----- RECORDED INFORMATION
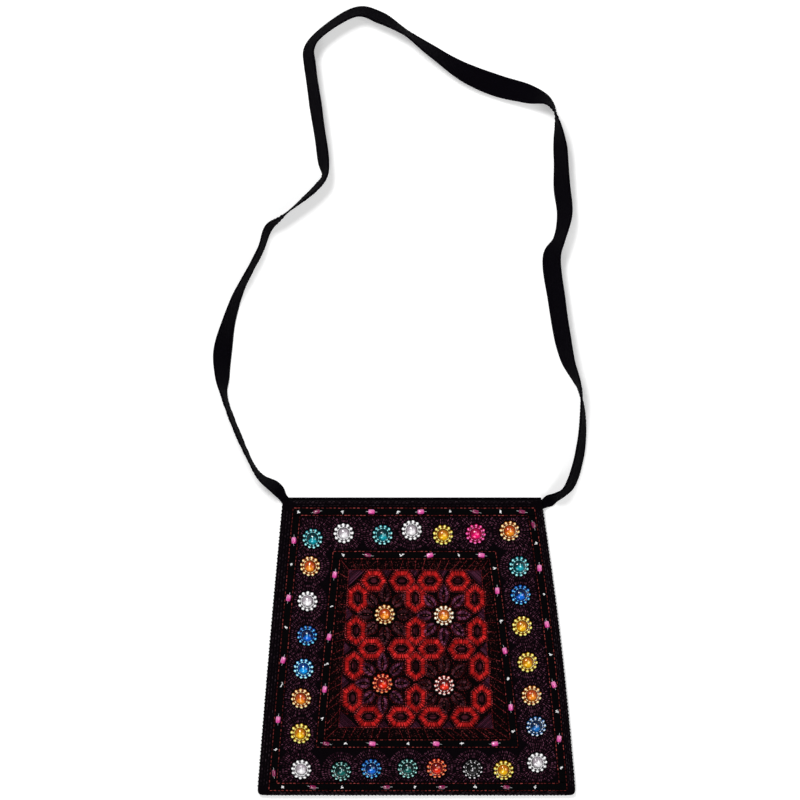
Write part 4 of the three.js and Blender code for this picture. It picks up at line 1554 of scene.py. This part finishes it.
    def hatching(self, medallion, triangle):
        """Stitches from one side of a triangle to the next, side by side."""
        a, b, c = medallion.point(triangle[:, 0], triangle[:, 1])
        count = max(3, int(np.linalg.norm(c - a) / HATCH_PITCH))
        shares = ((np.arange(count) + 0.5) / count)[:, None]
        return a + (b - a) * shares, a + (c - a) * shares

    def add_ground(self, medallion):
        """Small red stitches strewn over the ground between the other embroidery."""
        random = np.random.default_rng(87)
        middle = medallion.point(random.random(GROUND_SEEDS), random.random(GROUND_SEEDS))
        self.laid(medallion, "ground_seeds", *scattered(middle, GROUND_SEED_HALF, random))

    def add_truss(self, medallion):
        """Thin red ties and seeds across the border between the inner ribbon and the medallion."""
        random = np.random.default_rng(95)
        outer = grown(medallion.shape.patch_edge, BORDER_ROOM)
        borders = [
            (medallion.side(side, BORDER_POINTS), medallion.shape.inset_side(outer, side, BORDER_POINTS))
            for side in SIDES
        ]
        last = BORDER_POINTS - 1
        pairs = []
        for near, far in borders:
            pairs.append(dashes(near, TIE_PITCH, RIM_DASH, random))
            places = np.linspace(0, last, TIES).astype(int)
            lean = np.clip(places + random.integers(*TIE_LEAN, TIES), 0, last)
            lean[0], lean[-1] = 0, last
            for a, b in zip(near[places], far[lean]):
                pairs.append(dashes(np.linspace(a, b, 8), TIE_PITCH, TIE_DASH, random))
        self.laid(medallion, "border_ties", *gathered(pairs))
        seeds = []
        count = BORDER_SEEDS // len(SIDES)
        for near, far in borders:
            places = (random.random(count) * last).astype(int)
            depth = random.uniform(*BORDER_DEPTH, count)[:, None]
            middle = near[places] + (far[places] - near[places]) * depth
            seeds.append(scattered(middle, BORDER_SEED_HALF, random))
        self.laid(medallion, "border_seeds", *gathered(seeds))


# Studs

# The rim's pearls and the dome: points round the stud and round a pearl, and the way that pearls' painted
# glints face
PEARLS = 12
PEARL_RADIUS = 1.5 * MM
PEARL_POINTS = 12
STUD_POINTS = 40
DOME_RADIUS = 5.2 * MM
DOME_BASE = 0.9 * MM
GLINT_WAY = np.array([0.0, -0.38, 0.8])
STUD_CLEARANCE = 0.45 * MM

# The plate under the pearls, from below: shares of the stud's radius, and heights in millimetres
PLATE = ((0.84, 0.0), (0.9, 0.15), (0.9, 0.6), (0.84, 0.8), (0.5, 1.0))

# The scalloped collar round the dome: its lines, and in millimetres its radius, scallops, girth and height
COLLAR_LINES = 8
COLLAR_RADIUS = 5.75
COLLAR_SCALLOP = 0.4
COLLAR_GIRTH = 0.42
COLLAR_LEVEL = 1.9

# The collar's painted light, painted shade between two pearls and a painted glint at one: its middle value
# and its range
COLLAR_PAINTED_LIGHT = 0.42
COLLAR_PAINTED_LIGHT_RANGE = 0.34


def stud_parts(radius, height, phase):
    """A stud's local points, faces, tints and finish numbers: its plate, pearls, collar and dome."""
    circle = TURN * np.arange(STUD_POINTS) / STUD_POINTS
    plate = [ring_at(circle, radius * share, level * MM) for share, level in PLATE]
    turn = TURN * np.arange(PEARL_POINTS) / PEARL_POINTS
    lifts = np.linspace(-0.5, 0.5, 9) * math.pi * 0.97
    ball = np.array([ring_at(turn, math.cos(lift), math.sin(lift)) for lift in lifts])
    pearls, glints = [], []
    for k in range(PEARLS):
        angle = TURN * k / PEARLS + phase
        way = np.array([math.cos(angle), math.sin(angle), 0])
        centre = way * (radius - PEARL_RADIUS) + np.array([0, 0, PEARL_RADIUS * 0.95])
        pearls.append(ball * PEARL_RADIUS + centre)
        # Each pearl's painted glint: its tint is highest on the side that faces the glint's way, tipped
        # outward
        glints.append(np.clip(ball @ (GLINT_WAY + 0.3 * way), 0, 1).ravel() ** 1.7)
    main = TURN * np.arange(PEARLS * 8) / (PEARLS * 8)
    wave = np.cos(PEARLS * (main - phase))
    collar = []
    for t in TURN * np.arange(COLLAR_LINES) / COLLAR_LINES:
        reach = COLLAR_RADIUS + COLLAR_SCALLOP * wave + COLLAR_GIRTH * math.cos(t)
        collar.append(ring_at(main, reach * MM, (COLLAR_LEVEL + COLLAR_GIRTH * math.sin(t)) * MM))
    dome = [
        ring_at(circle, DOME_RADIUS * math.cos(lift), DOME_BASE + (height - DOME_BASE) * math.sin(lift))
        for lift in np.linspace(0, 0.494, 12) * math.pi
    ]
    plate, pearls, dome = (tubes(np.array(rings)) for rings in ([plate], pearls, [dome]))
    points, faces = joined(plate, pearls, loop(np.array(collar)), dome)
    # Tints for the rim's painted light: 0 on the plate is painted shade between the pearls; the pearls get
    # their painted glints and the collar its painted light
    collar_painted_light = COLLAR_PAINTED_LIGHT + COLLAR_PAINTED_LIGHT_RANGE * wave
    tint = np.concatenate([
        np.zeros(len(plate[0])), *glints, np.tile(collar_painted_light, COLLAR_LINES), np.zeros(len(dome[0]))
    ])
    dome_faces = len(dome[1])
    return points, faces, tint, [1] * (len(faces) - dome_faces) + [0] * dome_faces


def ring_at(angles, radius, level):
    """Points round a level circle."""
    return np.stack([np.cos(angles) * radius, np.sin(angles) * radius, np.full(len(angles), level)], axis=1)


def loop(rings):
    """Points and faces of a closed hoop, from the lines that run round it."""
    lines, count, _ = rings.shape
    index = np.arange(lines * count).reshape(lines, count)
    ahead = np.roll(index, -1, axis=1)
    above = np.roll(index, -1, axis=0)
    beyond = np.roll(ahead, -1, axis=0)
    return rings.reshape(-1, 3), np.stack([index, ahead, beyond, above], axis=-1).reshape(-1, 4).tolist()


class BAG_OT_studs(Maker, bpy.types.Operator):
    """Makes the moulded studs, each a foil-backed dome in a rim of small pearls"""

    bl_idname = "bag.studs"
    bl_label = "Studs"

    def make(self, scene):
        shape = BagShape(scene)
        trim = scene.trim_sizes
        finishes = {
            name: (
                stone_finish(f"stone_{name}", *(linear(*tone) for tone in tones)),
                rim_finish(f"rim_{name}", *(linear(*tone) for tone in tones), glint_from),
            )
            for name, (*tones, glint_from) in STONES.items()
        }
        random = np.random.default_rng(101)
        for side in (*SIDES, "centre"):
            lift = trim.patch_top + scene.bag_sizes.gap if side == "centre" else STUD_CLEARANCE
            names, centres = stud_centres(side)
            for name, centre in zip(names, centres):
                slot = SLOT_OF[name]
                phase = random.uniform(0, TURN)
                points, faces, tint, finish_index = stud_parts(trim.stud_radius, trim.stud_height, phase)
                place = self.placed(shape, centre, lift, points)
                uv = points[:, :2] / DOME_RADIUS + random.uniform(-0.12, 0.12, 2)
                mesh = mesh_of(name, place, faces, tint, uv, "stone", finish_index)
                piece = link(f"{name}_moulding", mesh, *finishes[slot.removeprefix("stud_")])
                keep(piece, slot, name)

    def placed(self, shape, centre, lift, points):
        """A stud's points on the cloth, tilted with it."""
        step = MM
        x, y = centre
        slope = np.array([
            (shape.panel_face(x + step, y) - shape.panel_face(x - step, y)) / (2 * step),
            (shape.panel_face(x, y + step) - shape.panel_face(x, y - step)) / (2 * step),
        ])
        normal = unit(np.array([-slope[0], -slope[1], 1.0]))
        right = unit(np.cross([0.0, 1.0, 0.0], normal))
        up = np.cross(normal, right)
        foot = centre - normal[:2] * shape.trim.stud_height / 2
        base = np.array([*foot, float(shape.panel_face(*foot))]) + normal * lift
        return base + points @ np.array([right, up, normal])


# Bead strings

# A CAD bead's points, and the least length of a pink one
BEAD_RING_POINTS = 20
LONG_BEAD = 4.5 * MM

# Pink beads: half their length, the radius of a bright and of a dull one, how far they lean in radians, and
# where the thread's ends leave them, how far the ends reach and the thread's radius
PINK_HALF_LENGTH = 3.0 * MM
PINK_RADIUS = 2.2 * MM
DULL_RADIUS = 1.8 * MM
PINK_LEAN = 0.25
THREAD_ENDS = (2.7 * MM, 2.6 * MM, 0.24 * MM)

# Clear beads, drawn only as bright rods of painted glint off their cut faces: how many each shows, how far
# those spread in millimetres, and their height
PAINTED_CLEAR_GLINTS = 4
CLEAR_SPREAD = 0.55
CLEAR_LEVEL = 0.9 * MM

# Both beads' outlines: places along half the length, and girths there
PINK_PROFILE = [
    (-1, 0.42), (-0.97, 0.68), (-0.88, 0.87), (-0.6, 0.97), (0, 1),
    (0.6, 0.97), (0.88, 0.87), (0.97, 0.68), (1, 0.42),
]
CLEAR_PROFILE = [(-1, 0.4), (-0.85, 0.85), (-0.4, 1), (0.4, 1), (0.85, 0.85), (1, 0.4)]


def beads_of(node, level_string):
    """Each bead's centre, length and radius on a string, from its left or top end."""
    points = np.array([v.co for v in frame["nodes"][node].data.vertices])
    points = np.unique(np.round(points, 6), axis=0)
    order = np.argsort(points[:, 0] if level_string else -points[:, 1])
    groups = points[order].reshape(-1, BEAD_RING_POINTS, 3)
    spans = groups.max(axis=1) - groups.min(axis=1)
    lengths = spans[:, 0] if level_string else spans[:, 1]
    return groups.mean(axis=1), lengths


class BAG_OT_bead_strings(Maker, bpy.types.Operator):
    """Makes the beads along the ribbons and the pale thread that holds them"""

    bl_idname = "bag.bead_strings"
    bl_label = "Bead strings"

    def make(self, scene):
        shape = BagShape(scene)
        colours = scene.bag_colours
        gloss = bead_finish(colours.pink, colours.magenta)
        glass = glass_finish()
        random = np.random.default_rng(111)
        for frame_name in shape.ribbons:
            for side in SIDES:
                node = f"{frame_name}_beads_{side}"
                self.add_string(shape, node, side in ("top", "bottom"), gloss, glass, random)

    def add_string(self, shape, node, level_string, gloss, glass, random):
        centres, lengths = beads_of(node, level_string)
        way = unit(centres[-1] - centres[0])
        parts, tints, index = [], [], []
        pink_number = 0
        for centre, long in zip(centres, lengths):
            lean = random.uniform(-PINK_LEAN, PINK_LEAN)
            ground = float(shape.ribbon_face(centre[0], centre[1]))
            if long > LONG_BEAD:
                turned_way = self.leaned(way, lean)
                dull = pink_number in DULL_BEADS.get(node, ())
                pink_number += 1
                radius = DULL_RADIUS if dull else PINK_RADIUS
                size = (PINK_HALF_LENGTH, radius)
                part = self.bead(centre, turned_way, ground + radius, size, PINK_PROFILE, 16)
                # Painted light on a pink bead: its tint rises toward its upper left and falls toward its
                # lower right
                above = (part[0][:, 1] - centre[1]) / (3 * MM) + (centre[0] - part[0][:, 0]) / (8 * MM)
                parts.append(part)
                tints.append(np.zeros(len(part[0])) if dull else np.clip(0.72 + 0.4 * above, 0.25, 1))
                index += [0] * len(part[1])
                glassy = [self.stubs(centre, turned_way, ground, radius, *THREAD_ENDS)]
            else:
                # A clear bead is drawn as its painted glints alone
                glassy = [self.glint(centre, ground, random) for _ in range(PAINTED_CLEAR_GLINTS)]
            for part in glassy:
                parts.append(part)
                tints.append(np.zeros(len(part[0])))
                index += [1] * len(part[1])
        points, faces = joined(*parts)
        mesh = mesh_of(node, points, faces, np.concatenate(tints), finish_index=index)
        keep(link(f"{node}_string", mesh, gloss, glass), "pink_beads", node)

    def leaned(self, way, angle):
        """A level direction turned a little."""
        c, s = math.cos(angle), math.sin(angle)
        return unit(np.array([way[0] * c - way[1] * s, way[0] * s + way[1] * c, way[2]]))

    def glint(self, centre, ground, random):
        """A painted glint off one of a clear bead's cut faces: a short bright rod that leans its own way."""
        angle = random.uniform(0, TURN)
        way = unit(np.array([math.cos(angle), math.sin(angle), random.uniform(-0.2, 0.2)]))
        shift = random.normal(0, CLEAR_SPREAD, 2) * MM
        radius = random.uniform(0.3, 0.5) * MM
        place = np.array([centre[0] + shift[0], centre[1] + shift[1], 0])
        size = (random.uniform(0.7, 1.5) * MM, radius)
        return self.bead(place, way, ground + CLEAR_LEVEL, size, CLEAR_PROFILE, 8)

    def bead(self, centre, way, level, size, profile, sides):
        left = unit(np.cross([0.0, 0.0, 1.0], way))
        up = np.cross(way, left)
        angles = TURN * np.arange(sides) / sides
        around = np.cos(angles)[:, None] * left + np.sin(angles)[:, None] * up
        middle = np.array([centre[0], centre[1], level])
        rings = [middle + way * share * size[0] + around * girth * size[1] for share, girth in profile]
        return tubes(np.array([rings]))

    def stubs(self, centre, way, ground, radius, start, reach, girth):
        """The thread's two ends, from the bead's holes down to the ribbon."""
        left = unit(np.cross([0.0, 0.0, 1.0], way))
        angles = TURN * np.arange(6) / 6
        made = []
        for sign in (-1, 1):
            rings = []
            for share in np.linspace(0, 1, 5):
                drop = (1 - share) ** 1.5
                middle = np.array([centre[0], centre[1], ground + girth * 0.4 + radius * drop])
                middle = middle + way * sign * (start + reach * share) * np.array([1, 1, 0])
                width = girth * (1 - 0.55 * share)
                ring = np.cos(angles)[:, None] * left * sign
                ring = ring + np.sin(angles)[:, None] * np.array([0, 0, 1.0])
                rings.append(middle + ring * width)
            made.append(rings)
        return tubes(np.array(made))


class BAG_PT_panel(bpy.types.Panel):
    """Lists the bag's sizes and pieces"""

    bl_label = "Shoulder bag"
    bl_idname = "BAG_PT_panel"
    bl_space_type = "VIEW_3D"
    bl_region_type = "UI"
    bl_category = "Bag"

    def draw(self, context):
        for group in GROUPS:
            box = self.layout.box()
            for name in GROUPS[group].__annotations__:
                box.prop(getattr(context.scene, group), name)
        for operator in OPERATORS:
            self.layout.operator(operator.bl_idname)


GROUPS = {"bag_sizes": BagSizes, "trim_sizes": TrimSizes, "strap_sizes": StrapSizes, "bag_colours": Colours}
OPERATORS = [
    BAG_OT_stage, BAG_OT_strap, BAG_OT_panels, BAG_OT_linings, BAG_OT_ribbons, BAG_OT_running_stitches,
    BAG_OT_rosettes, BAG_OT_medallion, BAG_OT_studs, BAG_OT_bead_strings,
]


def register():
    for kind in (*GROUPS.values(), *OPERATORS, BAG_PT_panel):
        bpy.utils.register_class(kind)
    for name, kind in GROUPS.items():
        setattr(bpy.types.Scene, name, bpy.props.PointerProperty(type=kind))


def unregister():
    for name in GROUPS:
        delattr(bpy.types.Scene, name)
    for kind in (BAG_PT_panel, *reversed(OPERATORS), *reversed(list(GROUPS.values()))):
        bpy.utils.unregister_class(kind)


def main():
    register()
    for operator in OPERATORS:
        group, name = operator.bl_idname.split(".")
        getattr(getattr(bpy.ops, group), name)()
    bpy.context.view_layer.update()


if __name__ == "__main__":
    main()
----------
→ **GIVEN EXERCISE**: For each line above that contains the word "finishes", copy that line.

→ **WRITTEN ANSWER**:
Write part 4 of the three.js and Blender code for this picture. It picks up at line 1554 of scene.py. This part finishes it.
        finishes = {
                piece = link(f"{name}_moulding", mesh, *finishes[slot.removeprefix("stud_")])